Before this intense last part we had a couple of hours of calm waters and waterfalls, just like the day before. Enough time to get wet and hungry, I’d say. A huge meat sandwich and rachia, a local alcoholic drink, solved hunger and anxiety before the last section our rafting expedition. Sounds cool, right? Well, not as cool as riding the waves which sometimes looked like vertical walls coming down on you. It’s exhausting, as you have to paddle hard on rapids, but it’s also a lot of fun.
The instructors, very experienced guys, ‘riding’ on Tara since they were kids, made quite an impression steering the boat into 360 degrees spins, for fun, or away from huge boulders, for safety. They could’ve flip the boat on purpose, but I do think that’s not something for everyone to enjoy. I’ve personally jumped in the water on day one, to see how it was, and man it was cold.
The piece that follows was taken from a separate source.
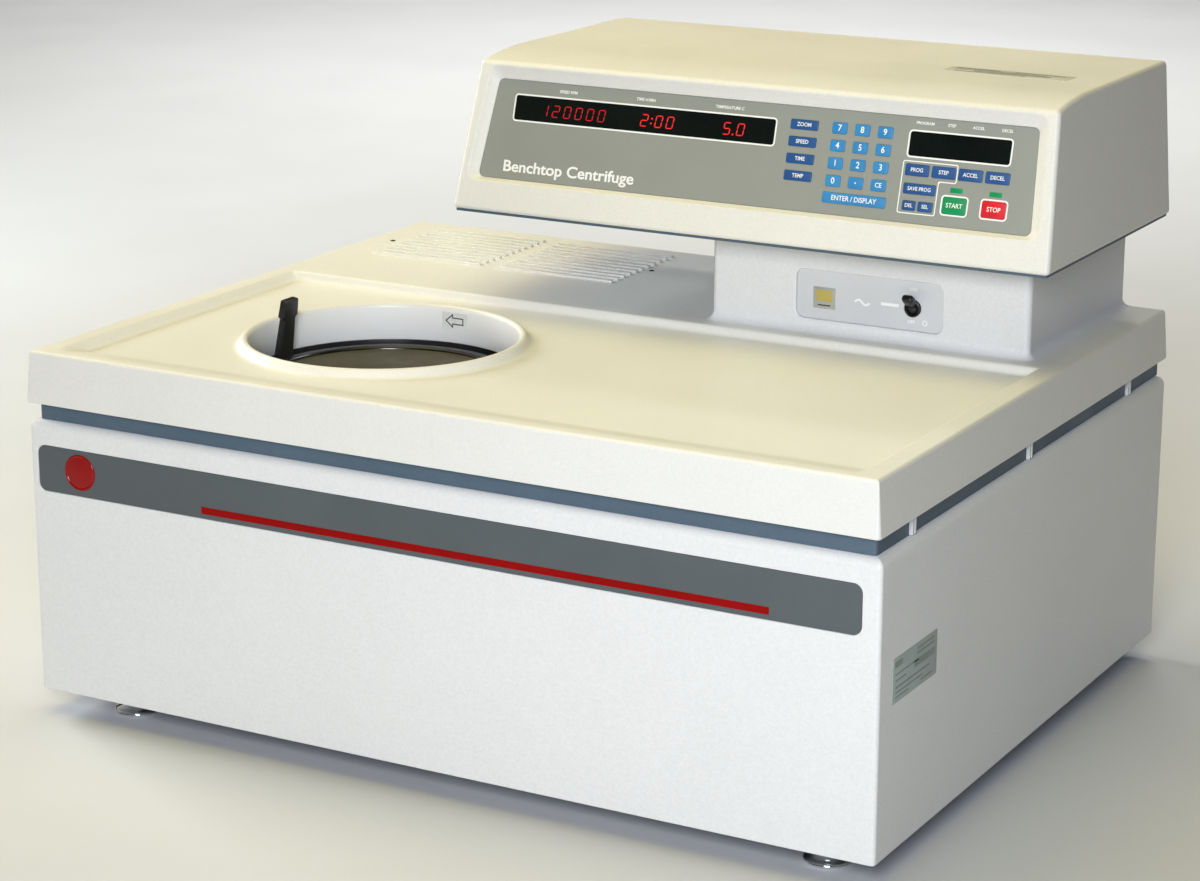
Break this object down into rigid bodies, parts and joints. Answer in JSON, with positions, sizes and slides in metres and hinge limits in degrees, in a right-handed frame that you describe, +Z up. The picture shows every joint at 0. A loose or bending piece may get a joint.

There’s no real danger, if you follow instructions and common sense, but accidents can happen (I almost hit a small cliff, but ducked down just in time). This shouldn’t prevent you from having the time of your life, trust me. I’m definitely going rafting again!
In case you’re wondering these are some of the fees you’ll definitely have to pay if you go rafting on Tara from Montenegro to Bosnia and Herzegovina:
- Đurđevića Tara Bridge zip-line: 20 euros/person
- Durmitor National Park: 37 euros/person
- Radovan Luka Hotel accommodation: 15 euros/person/night or 6 euros/tent/night to sleep outside, in a tent
- Radovan Luka camp bonfire: 5 euros per each bonfire (you are not allowed to start your own fire)
Note that the cost of renting rafting equipment and instructors for two days was included in our trip cost, so I can’t tell you for sure how much it would cost for you. I imagine it’s around 50 euros per person for day and varies from camp to camp.